Most likely are they prohibited from buying lottery tickets from the company that they work for.

Just like we where prohibited from gambling on the online gambling site i worked for a couple of years ago.


I don't know what the story is today, but some years ago I worked in the same office tower as the Ontario Gaming Corporation, and I had a nodding acquaintance with some of their systems people.

They told me that employees were allowed to purchase tickets. The theory was, if employees can't be trusted to buy tickets, there must be a flaw in the system. And if there's a flaw in the system, then it will be exploited whether you prohibit employees form directly purchasing tickets or not.

That obviously does not map directly to the employees of companies that print scratch-and-win tickets, of course.


If that were the only restriction the ticket companies could just sell the info.

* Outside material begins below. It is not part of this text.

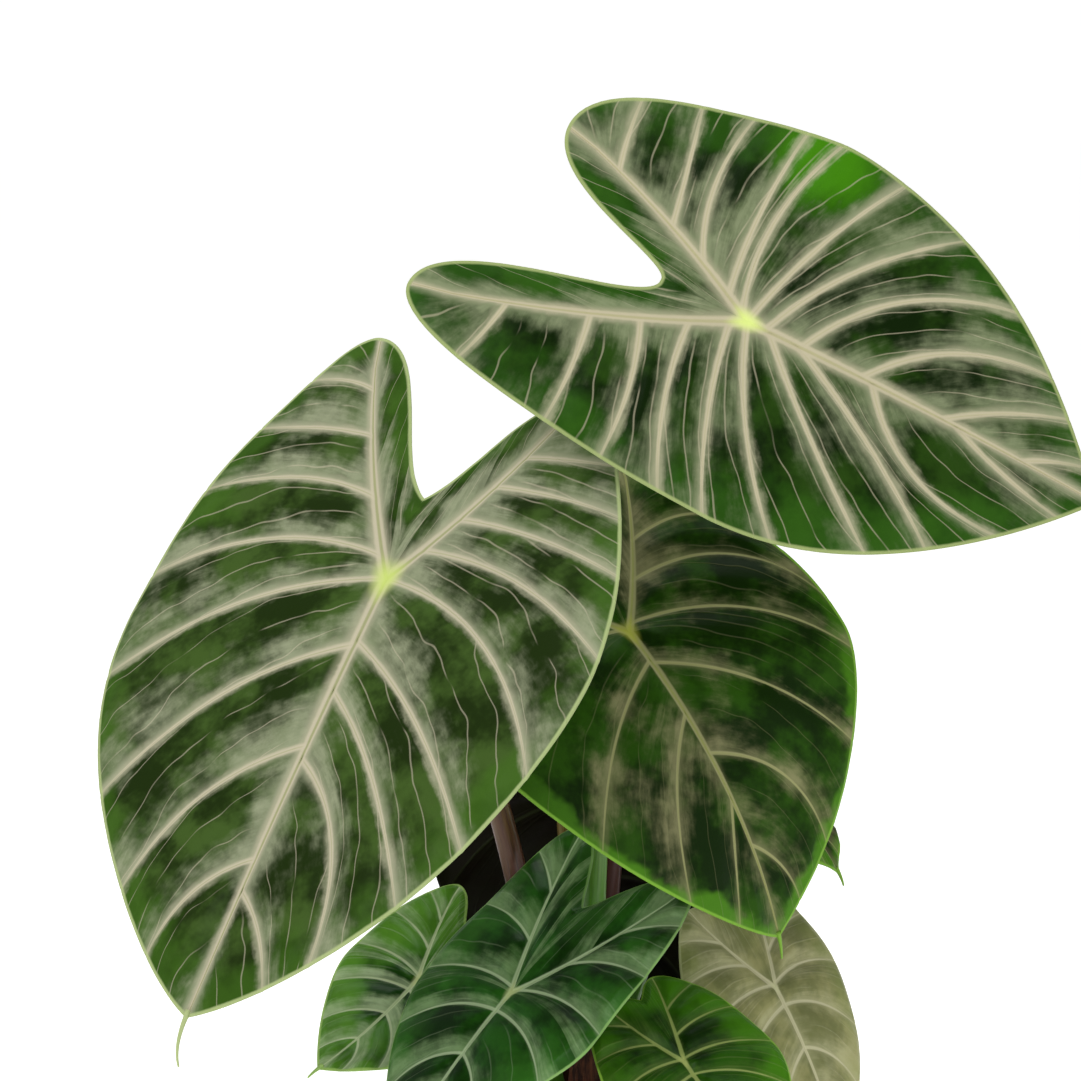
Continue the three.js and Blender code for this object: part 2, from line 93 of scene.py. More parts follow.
class Wiring:
    """Short ways to lay nodes in one tree."""

    def __init__(self, tree: bpy.types.NodeTree) -> None:
        """Keep the tree that nodes go in."""
        self.tree = tree

    def node(self, kind: str, **settings: object) -> bpy.types.Node:
        """Add a node.

        Args:
            kind: the node's type name.
            settings: properties to set on it.

        Returns:
            The new node.
        """
        made = self.tree.nodes.new(kind)
        for name, value in settings.items():
            setattr(made, name, value)
        return made

    def feed(self, socket: bpy.types.NodeSocket, value: object) -> None:
        """Link a socket to an input, or set the input's own value.

        Args:
            socket: the input.
            value: a socket to link, or a plain value.
        """
        if isinstance(value, bpy.types.NodeSocket):
            self.tree.links.new(value, socket)
        else:
            socket.default_value = value

    def fitted(self, kind: str, feeds: dict[str | int, object], **settings: object) -> bpy.types.Node:
        """Add a node and fill its inputs.

        Args:
            kind: the node's type name.
            feeds: a socket or plain value for each input, by the input's name or number.
            settings: properties to set on it.

        Returns:
            The new node.
        """
        made = self.node(kind, **settings)
        for key, value in feeds.items():
            self.feed(made.inputs[key], value)
        return made

    def math(self, way: str, a: object, b: object = 0.0) -> bpy.types.NodeSocket:
        """Combine two numbers.

        Args:
            way: the Math node's operation.
            a: the first number or socket.
            b: the second number or socket.

        Returns:
            The result's socket.
        """
        return self.fitted("ShaderNodeMath", {0: a, 1: b}, operation=way).outputs[0]

    def plus(self, a: object, b: object) -> bpy.types.NodeSocket:
        """Add two numbers."""
        return self.math("ADD", a, b)

    def minus(self, a: object, b: object) -> bpy.types.NodeSocket:
        """Take the second number from the first."""
        return self.math("SUBTRACT", a, b)

    def times(self, a: object, b: object) -> bpy.types.NodeSocket:
        """Multiply two numbers."""
        return self.math("MULTIPLY", a, b)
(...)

Good point. If you read the Harper's article [0] about the Joan Ginther, the "luckiest woman on earth" mentioned in this thread's top comment, she seems to have gamed the system basically by having an inside man or two (while also being good at math).

[0] http://harpers.org/archive/2011/08/the-luckiest-woman-on-ear...


The Philadelphia Inquirer did a better job on that story. Nobody "inside", just using all publicly available information to "count packs" and piling up tax write-offs (click through to all three articles):

http://www.philly.com/philly/news/nation_world/Lotterys_luck...


Probably a combination of severe oversight, compartmentalization, and a few "examples" being set early on.